Shorts on Wheels ist wieder im gewohnten Format zurück! Kommt mit dem Fahrrad, schmückt euch mit Licht und macht euch gefasst auf die 16. Ausgabe der cineastischen Fahrradtour durch die Kölner Veedel! Mit Beamer und Soundanlage im Gepäck verwandeln wir leere Fassaden und Mauern zu Leinwänden, Hinterhöfe zu Kinosälen und bespielen die Räume der jungen und unabhängigen Kulturszene Kölns mit einer Auswahl an Kurzfilmen. Shorts on Wheels bringt Fahrradkultur und Filmszene auf einzigartige Weise zusammen und lädt dazu ein, neue Orte in der Stadt zu entdecken. Die Tour startet gegen 21.30 Uhr im August-Sander-Park (Nähe Saturn / Hansaring). Der Eintritt ist natürlich frei.

Paddington (2014) – ukrainische Sprachfassung
Samstag, 2. Juli, 14.30 Uhr
Odeon

Die erste Kinoadaption der Kinderbücher von Autor Michael Bond ist längst schon ein kleiner Klassiker des Familienkinos. Im ersten Teil der Reihe kommt der titelgebende Bär in London an, wo er bei Familie Brown unterkommt und ins Blickfeld einer gerissenen Tierpräparatorin (sensationell fies: Nicole Kidman) gerät. Im Original spricht Ben Whishaw den Bären, in der deutschen Fassung Elyas M’Barek und in der ukrainischen Synchronisation Wlodymyr Selenskyj, der damalige Schauspieler, Komiker und Synchronsprecher und heutige Präsident des Landes.
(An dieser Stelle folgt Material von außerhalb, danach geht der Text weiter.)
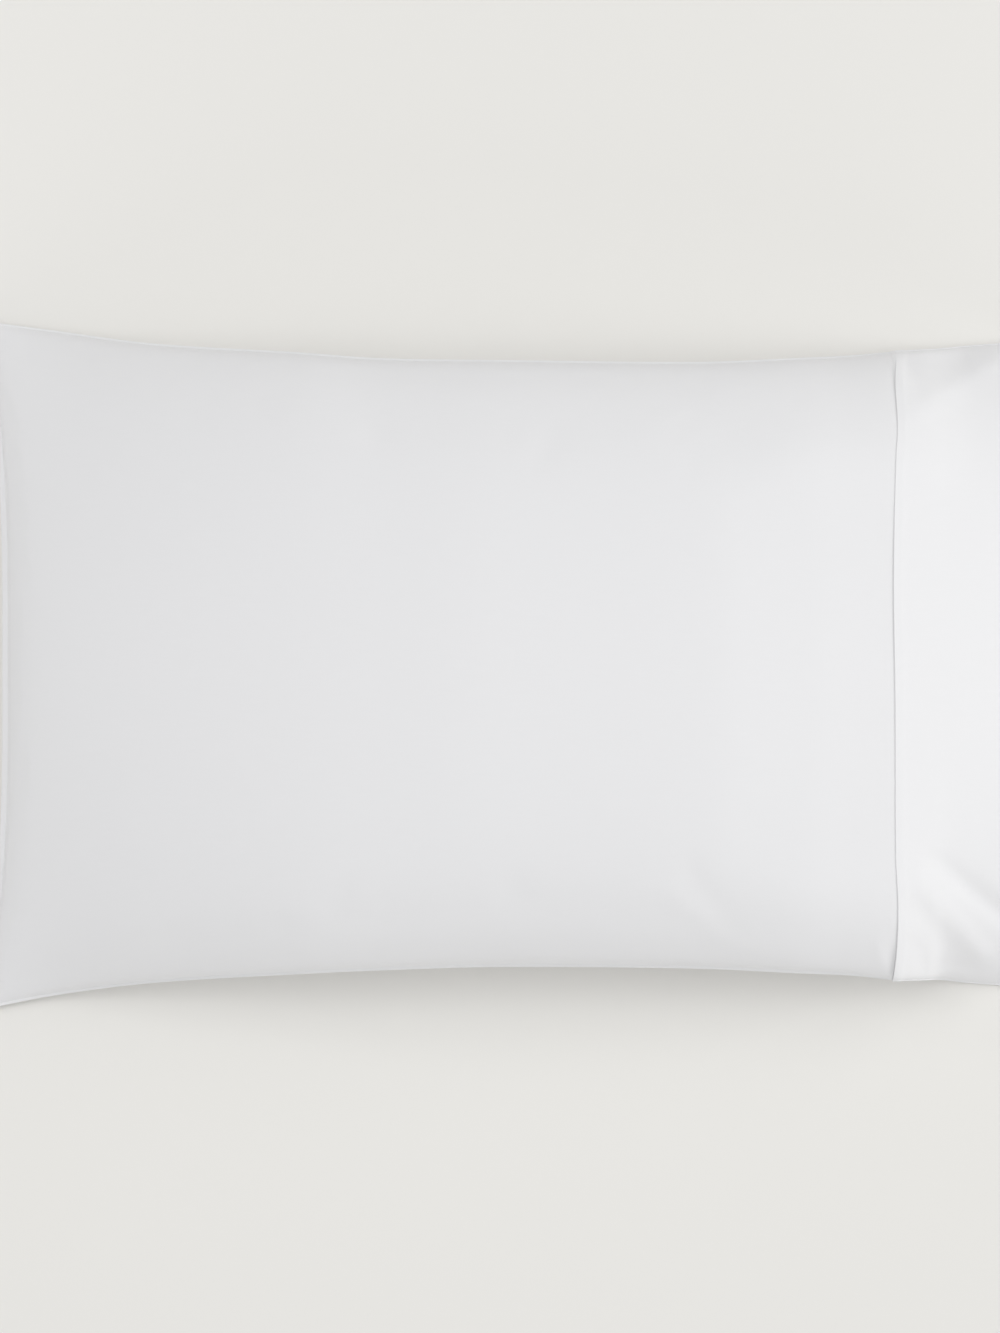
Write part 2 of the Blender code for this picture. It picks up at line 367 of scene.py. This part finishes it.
def body_point(x, column):
    """Point of the body bag at a place along it."""
    across, upward, lip = column
    from_end = x - end_seam_x(across)
    to_tip = tuck_end_x(across) - x
    past_seam = smooth_step(0.0, TUCK_STEP, x - cuff_seam_x(across))
    tucked = max(x - SEAM_X, 0.0) / TUCK_REACH
    y, reach = body_side(x, across, lip, past_seam, tucked)
    plane, rise = body_heights(x, across, past_seam, tucked)
    fullness = swell(from_end - END_LIP, NOSE_REACH) * swell(to_tip, TUCK_REACH)
    thickness = LIP_HALF * lip.rise * swell(from_end, LIP_HALF) * swell(to_tip, LIP_HALF)
    thickness -= LIP_DROOP * reach * lip.out * fullness
    corner = 1.0 - smooth_step(CLOSED_END_X, CORNER_END_X, x)
    upward = pinched(upward, CORNER_PINCH * corner)
    if upward > 0.0:
        toward_cuff = smooth_step(SIDE_PINCH_FADE_X, SEAM_X, x)
        upward = pinched(upward, SIDE_PINCH * (1.0 - corner) * (1.0 - toward_cuff))
        z = plane + rise * fullness * upward
        z += body_relief(x, y, across, tucked) * smooth_step(0.0, CREASE_SIDE_FADE, upward) * fullness
    else:
        z = plane + BELLY * fullness * upward
    floor = BODY_LIFT * smooth_step(LIFT_START_X, LIFT_END_X, x)
    return x, y, settle_on(floor, z + thickness)


def cuff_point(x, column):
    """Point of the cuff's outer face at a place along it."""
    across, upward, lip = column
    from_seam = x - cuff_seam_x(across)
    fold = FOLD_RISE * (1.0 - smooth_step(FOLD_FLAT, FOLD_TAPER, from_seam))
    y = edge_to_edge(CUFF_SECTIONS, x, across, CUFF_LIP - fold, CUFF_LIP - fold)
    y += math.copysign(CUFF_LIP * lip.out, across)
    edge_z = through_rows(CUFF_SECTIONS, "x", "edge_z", x)
    top_z = through_rows(CUFF_SECTIONS, "x", "top_z", x)
    plane = edge_z - through_rows(CUFF_SECTIONS, "x", "lean", x) * across
    upward = pinched(upward, MOUTH_PINCH * smooth_step(SEAM_X, MOUTH_FLAT_X, x))
    if upward > 0.0:
        z = plane + (top_z - plane) * upward
        relief = crease_lift(CUFF_CREASES + SHOULDERS, x, y) + fold
        z += relief * smooth_step(0.0, CREASE_SIDE_FADE, upward)
    else:
        z = plane + BELLY * upward
    return x, y, settle_on(0.0, z + LIP_HALF * lip.rise)


# ---------------------------------------------------------------- rows and columns of the cloth
Column = namedtuple("Column", "across upward lip")


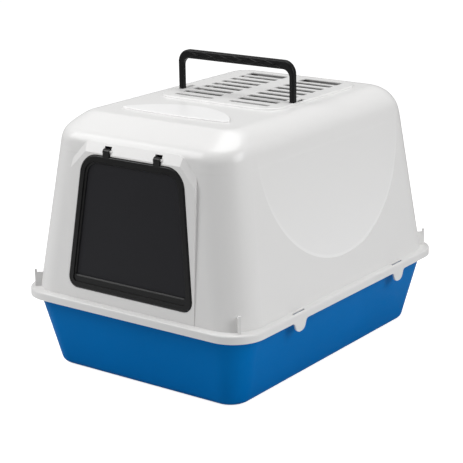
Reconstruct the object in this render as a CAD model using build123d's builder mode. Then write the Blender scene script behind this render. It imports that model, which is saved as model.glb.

Genau in dieser Sprachfassung zeigen die Kinonächte den Film und laden ukrainische Geflüchtete sowie deren Helfer ein. Der Eintritt ist frei.

Im Himmel ist die Hölle los (1984) mit Gästen
Samstag, 2. Juli, 18 Uhr
Filmhaus Kino

Was wären die 80er und 90er Jahre ohne Kölner Kult-Stars wie Dirk Bach, Ralph Morgenstern, Samy Orfgen oder Dada Stievermann? Zum Zeitpunkt der Filmroduktion waren sie noch völlig unbekannt, bei Wally Bockmayer in die „Lehre“ gegangen, haben sie durch ihre Auftritte in seinen Film- und Theaterproduktionen Erfolge feiern und später bundesweite Bekanntheit erlangen können. Hier zu sehen in der genialen musikalischen Mediensatire Im Himmel ist die Hölle los über die „heile Welt“ des Unterhaltungsfernsehens. Als weitsichtige, witzige und schrille Persiflage auf das noch junge Privatfernsehen zählt die Komödie mit zu den besten und eigenwilligsten der 80er-Jahre. Sie ist zugleich ein Zeugnis der großen Kreativität, die der Kölner queeren Community dieser Zeit entsprang. Für ein anschließendes Filmgespräch werden Ralph Morgenstern, Samy Orfgen und Dada Stievermann zu Gast sein!

Beim Screening von Im Himmel ist die Hölle los (1984) sind auch Ralph Morgenstern, Samy Orfgen und Dada Stievermann zu Gast.

Mad Max: Fury Road (2015)
Samstag, 2. Juli, 23 Uhr
Weisshaus Kino

Blut, Schweiß, Chrom – der vierte Teil der Mad Max-Reihe, in dem Tom Hardy die Titelrolle von Mel Gibson übernimmt, ist eine Actionoper der Extraklasse, vom 70-jährigen George Miller mit der Virilität eines 30-Jährigen inszeniert. Noch dazu mit feministischem Touch: Max erhält mit der toughen Imperator Furiosa (Charlize Theron) eine gleichwertige Partnerin. Mad Max: Fury Road erhielt 2016 nicht nur Oscars in technischen Kategorien, sondern war – fürs Actionkino eine Seltenheut – auch in Sparten wie beste Regie und bester Film nominiert. Die Poesie der Bilder und die Attraktion der Action dieses Spektakels sollte man auf Großleinwand gesehen haben.

Supermarkt (1974) mit Regisseur Roland Klick
Sonntag, 3. Juli, 19 Uhr
Filmhaus Kino

Superman – Supergirl – Supermarkt. Die Welt, in der man alles kaufen kann. Träume gegen Bargeld. Wer zahlt, hat recht. Wer nicht zahlen kann, der schießt … Supermarkt ist „ein Film über die Kunst mit einer eisernen Scheckkarte einkaufen zu gehen“ (Roland Klick), ein Actionthriller aus dem Großstadtdschungel, in der Tradition von Filmen wie Scorsese’s Taxi Driver. Hinter der Kamera stand der noch unbekannte Jost Vacano, der später für die spektakulären Kamerafahrten in Wolfgang Petersens Das Boot verantwortlich zeichnete, bevor er Regielegende Paul Verhoeven mit seiner Karriere Richtung Hollywood abbog. Der Regisseur Roland Klick wird bei der Filmvorführung und für ein anschließendes Filmgespräch anwesend sein.